Dans les permanences du Secours Catholique, une aide ponctuelle – limitée à 100 euros par an et par personne – peut être proposée aux personnes en faisant la demande. « Un coup de pouce essentiel pour des personnes qui vivent sur le fil du rasoir, considère Jeanne. Quand on vit avec un petit budget, il suffit d’un seul imprévu, comme des soins dentaires, des obsèques ou bien la réparation ou le remplacement d’un équipement, pour tout déséquilibrer et plonger une personne dans de grandes difficultés ».

Un peu plus au nord, à Surgères, Sophie* et sa petite dernière, âgée de deux ans, grimpent pour la première fois les escaliers qui mènent à la permanence sociale aménagée dans la boutique solidaire du Secours Catholique. « C’est l’assistante sociale qui m’envoie », dit la trentenaire en tendant une chemise cartonnée aux deux bénévoles qui lui font face. Le binôme commence à feuilleter une pile de courriers administratifs, de factures et de relevés bancaires. « J’ai du retard dans le paiement de la cantine », précise la coiffeuse, en congé parental, qui élève seule ses trois enfants.
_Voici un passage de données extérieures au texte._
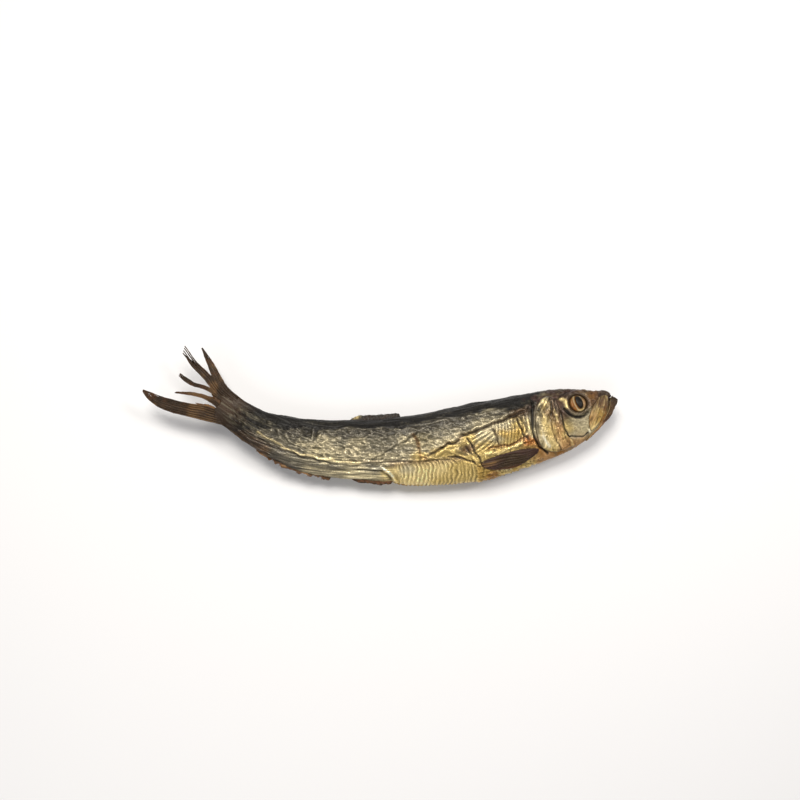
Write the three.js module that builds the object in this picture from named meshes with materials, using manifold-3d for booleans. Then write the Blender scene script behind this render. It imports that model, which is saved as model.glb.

Elle ne touche pas de pension alimentaire. « Heureusement, je vais bientôt percevoir l’ASF [’Allocation de soutien familial, versée par la CAF] ».
Quand on vit avec un petit budget, il suffit d’un seul imprévu pour tout déséquilibrer.
Dans les accueils, « on croise de plus en plus de familles monoparentales à la tête desquelles se trouvent des mères isolées », fait remarquer Audrey Clérissi, animatrice au Secours Catholique de Charente-Maritime. « Les mères célibataires représentent aujourd’hui 39 % des personnes accompagnées ». Entre les murs des permanences sociales, il n’est pas seulement question de la situation financière des personnes accueillies. « L’aide ponctuelle s’inscrit dans une démarche d’accompagnement », poursuit la salariée. « Certains ont besoin de s’exprimer, de " déposer leurs bagages ". Notre rôle est de les écouter sans être dans le jugement, souligne Jeanne, la bénévole. Parfois, les entretiens sont longs. C’est difficile de dire à une personne accueillie que c’est trop long, que du monde attend. On est autant là pour apporter une aide financière que pour écouter ». La rencontre permet de trouver des solutions, en vérifiant que les personnes ont « bien frappé à toutes les portes » et sinon en les orientant vers des dispositifs adéquats. « Nous sommes une solution de dernier recours », rappelle la bénévole.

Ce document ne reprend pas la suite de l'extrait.